The supplied analyses indicate that methodological differences explain much of the discrepancy: one dataset appears tied to household income deciles or BLS-style tables that may report income before taxes by household percentiles, while the other appears to report individual top-1% income by year or top-earner wages [1] [2]. The presence of references to “Table H-1” and historical Excel files suggests one source aggregates household or tax-unit thresholds, while another compiles individual average or median incomes for the top 1%, which are not directly comparable without conversion or harmonization [3] [5]. The analyses also note that some datasets emphasize average wages among the top 1% rather than the cutoff threshold, further complicating direct comparisons [5].
3. What the Analyses Agree On — Top Incomes Rose, But By How Much Is Unclear
Despite numeric disagreement, the supplied material converges on a qualitative point: incomes at the top grew faster than incomes lower in the distribution from 2010 through the early 2020s. Multiple analyses note long-term gains for the top one percent and even faster growth for the top 0.1 percent since 1990, with top-1% wages described as having risen substantially since 1979 and across the 2010–2023 window [6] [5] [7]. That consensus supports the conclusion that the top of the distribution experienced notable increases, but the magnitude and interpretation vary because some sources report thresholds while others report average or total incomes for the top group [4].
4. Gaps in the Evidence — Missing Harmonization and Dates
The analyses reveal important missing elements needed to reconcile the numbers: explicit statements of whether figures are for individuals or households, whether they are pre-tax or post-tax, calendar year versus fiscal year, and whether values are nominal or inflation-adjusted. Several analyses explicitly state that the provided sources “do not directly state” the 2010–2023 change or point to Excel tables where thresholds may be computed, indicating data extraction rather than final reconciliation [3] [4]. One analysis cites average top-1% wages for 2019 and 2023 that are similar, suggesting different metrics can yield different impressions even within the same period [5].

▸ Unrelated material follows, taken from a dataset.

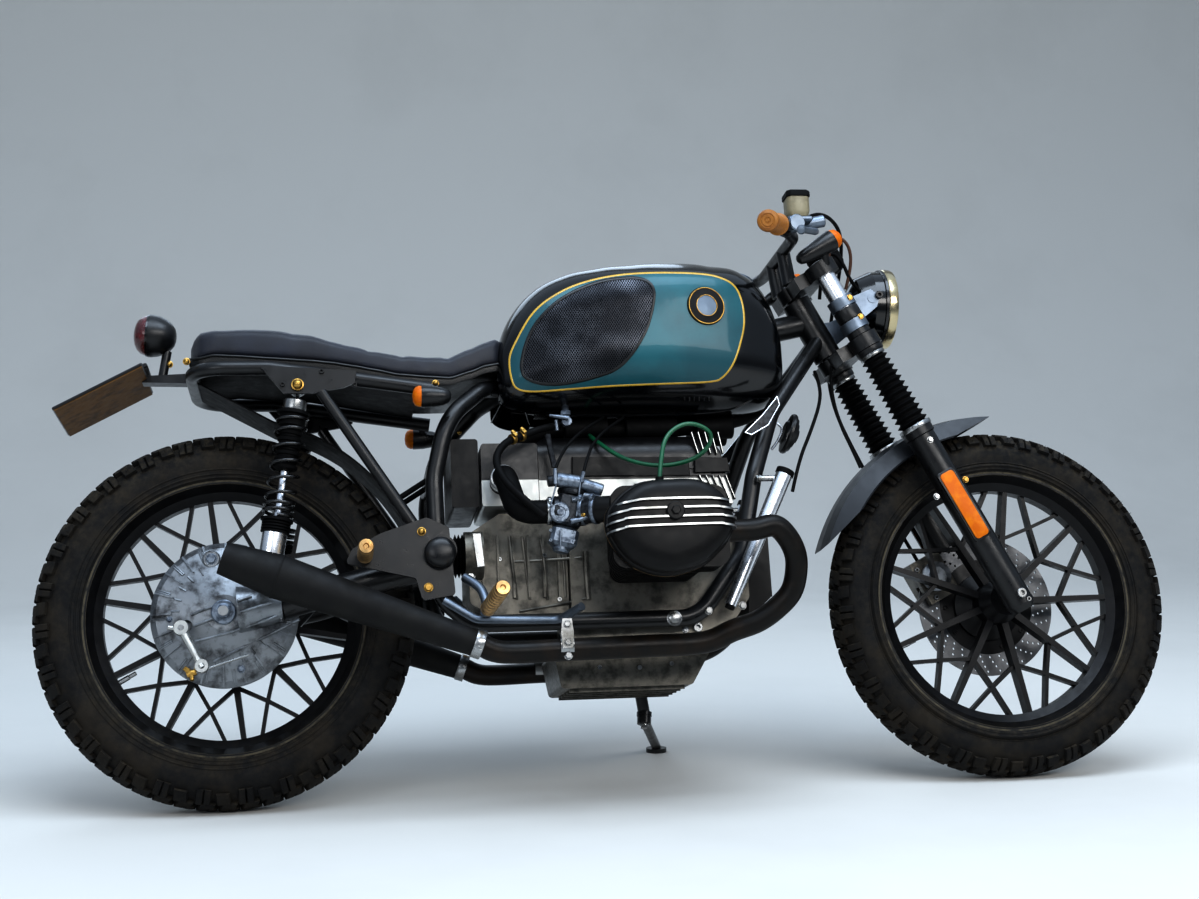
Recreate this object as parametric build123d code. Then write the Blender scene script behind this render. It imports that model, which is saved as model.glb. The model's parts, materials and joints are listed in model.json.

5. Bottom Line and What’s Needed to Resolve It
From the supplied materials, it is not possible to deliver a single, definitive numeric change from 2010 to 2023 for the top 1% without choosing and documenting a specific metric: household vs. individual, threshold vs. average, and nominal vs. real dollars. To resolve the discrepancy, analysts should specify the population unit and income definition, extract the 2010 and 2023 values from the same dataset (e.g., a consistent BLS or tax-based table), and report inflation-adjusted values; only then will the reported increase — whether from roughly $344k to $804k (large) or from sub-$300k to ~$353k (moderate) — be comparable and defensible [1] [2] [3].